Situation 3: Rationalists can be rationalist all they want, but they've been captured by the giant bears and had all of their limbs systematically clawed off, plus they've been blindfolded, gagged, earplugged, and are periodically used as claw sharpeners.

Of course, if some parts of hell are like situation 1, and some parts of hell are like situation 2, and some are like situation 3, I expect rationalists to attempt to figure out why that is, unless you want to have Situation 4:

Situation 4: There's one constant rule of Hell: Every someone figures out all of the other rules of hell, those rules change.

Ergo: Once someone figures out "Oh, well, I can avoid the Lightning and the Earthquakes with pillow structures." then the Giant Bears and Antimatter Skin Explosions come. Once you figure out how to get used to being used as a Giant Bear claw sharpener, something else happens, and that thing is even worse.

Basically, there is a range of darkness you can have here, in terms of writing. In terms of difficultly levels, this might be expressed as:

1: Hard.

2: Impossible.

3: You're helpless.

4: Struggling can only make it worse.

I was writing a story about a character starting at rock bottom and working their way up, and I actually had the entity setting this up mention to the character that there had been previous versions of the character that just went irrevocably insane, and were deleted and reset because previous versions of 'rock bottom' had been set to low to ever get out.

After learning the constant rule, you find a ruleset that doesn't seem too awful, and then don't learn it.

Hell is trying to abstain from pattern matching.

Reminds me of talesofmu. Your strategy looks like trying to play the GM, and is likely to get you punished :)

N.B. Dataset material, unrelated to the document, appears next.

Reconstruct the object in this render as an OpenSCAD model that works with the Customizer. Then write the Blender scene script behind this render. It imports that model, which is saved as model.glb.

Wouldn't that count as learning a rule and cause the meta-level rules to change to something worse if you started using your knowledge to make it more tolerable?

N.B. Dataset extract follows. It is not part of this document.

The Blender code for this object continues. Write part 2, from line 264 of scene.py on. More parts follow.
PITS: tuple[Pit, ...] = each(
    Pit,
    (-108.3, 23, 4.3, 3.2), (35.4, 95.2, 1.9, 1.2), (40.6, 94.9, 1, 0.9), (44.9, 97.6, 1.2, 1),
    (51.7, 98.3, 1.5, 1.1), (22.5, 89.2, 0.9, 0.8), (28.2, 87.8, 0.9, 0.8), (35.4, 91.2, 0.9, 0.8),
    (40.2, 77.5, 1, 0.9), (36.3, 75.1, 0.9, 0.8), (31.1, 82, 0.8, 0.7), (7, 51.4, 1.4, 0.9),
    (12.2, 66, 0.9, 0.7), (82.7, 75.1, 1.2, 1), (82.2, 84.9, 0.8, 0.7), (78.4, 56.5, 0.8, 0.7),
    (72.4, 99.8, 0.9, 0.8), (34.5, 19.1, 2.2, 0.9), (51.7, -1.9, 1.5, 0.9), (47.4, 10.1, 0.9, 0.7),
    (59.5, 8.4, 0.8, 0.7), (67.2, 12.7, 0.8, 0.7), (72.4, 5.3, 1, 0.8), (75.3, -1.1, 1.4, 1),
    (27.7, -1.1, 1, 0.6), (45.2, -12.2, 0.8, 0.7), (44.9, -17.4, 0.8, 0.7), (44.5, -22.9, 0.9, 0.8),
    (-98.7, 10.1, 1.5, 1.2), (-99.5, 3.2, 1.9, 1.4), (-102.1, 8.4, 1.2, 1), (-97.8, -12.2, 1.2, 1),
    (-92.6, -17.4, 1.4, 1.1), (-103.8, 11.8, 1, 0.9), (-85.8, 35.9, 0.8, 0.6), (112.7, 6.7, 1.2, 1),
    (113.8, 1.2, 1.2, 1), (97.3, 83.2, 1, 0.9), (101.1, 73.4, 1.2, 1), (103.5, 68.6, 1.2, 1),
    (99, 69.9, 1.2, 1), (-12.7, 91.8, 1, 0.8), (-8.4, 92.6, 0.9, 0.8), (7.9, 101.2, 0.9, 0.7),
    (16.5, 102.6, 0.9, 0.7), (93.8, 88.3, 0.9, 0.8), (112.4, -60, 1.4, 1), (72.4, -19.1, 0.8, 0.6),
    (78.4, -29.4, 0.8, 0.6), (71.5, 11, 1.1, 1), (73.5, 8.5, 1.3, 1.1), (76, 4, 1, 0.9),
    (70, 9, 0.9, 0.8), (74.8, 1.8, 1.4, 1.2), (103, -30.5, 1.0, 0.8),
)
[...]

it might do. You'd have to check by writing it, of course.

Ehh... As the other commenters are saying, it's unclear how it would promote rationality, or what its Ultimate Effect would be...

But I think you should do it anyway. I'd read it.

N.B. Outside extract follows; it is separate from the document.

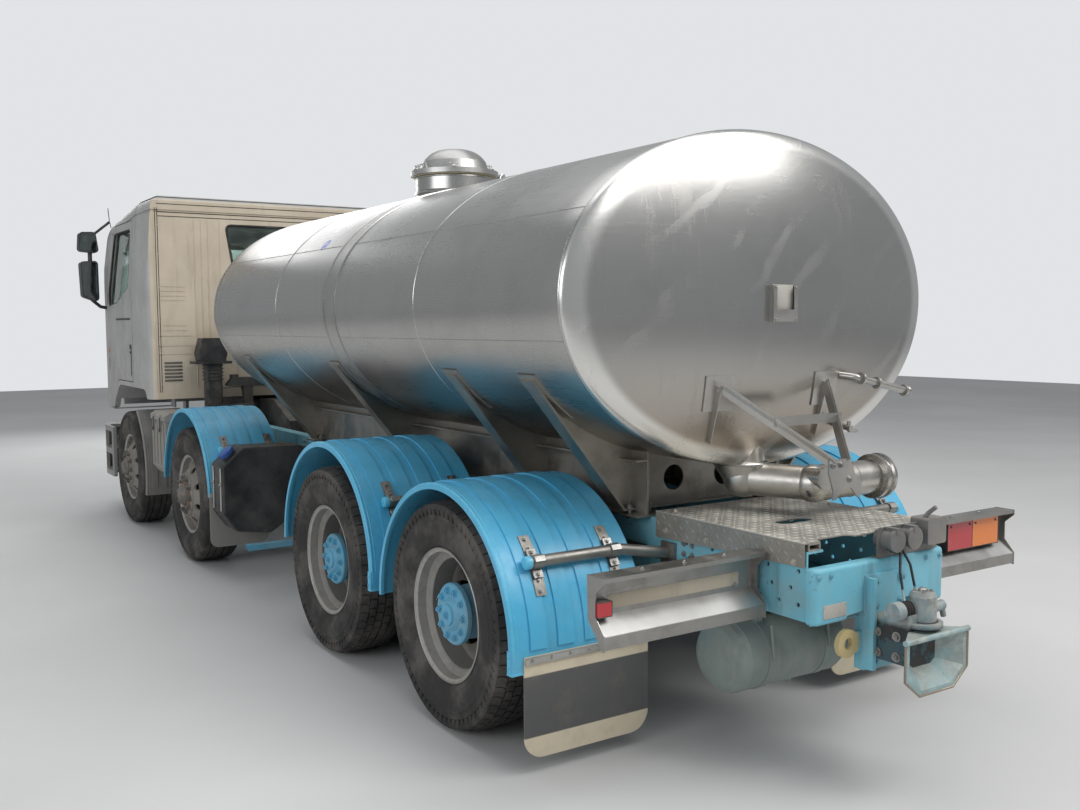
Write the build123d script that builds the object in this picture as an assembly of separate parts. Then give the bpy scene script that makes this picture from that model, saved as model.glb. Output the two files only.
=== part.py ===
from build123d import *
import os
from math import cos, hypot, radians, sin

# Eight-wheel rigid tanker truck, in millimetres.
# +X is forward, +Y is the truck's left, +Z is up, and the tyres stand on Z = 0.
# X is measured from a station 2830 ahead of the last axle. The finished pieces are moved
# by STATION_SHIFT, so that X = 0 lies halfway between the bumper and the coupling's mouth.
STATION_SHIFT = -70.0

# Driving dimensions of the whole vehicle
BUMPER_X = 4620.0
MOUTH_X = -4480.0
MIRROR_REACH = 1460.0

# Wheels: 295/80 R22.5 tyres on 22.5 inch rims
TYRE_R = 512.0
TYRE_HALF_WIDTH = 147.5
RIM_SEAT_R = 290.0
RIM_FLANGE_R = 298.5
WHEEL_Y = 1095.0
TWIN_SPACING = 335.0
KINGPIN_Y = 900.0
SPINDLE_R = 40.0
SPINDLE_GAP = 1.0

# name, x of the axle, twin wheels, steered
AXLES = (
    ("first", 3225.0, False, True),
    ("second", 1285.0, False, True),
    ("third", -1475.0, True, False),
    ("fourth", -2830.0, True, False),
)
AXLE_X = {name: x for name, x, twin, steered in AXLES}
SIDES = (("left", 1), ("right", -1))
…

The challenge is that rationalists should win, no matter what kind of environment they're thrown in. One that's out to screw them is only a middling challenge. Eventually, I'd like to tackle "how to be as rational/effective as possible in an actively irrational environmnent, such as the setting of The Sandman".

The challenge is that rationalists should win, no matter what kind of environment they're thrown in.

Challenge to whom? To the omnipotent author? Doesn't look much like a challenge (see the "omnipotent" bit). To the rationalists? It seems pretty obvious to me that there are environments where no winning is possible.

Establishing that winning is impossible is already a win of sorts. And writers are hardly omnipotent; we are governed by the stringent rules of Good Writing. An author who abuses their power willy-nilly only creates an unpersuasive mess that immerses and captivates absolutely no-one, and can hardly be said to be fiction at all.

we are governed by the stringent rules of Good Writing

Only if you choose to be so :-)

It's not just choice; you have to learn them and interiorize them and they're subjective. Grant Morrison and Alan Moore and Neil Gaiman can write incredibly confusing, irrational, impossible stories that nevertheless are plausible and gripping and immersive. This took them decades of experience. Your beginner fanfic writer, no matter how well-intentioned and studious, will fail on some fundamental level. Check out EY's earliest fiction out there; it's pretty damn terrible.

Where does one find this terrible early fiction?

[-][anonymous]10y10

Hellcity by Macon Blair and Joe Flood is as you describe and a good read.

I don't think that teaching people to expect worse case scenarios increases rational thinking.

Not expecting them, but anticipating them. Anticipating how things can go wrong, and pre-empting that. Like Harry buying that medikit. Although it turned out to be useless, because he hadn't been prepared to do what it took to keep his friends safe.

It's more rational to make expected utility calculations than trying to cover yourself against every worse case scenario that you can imagine.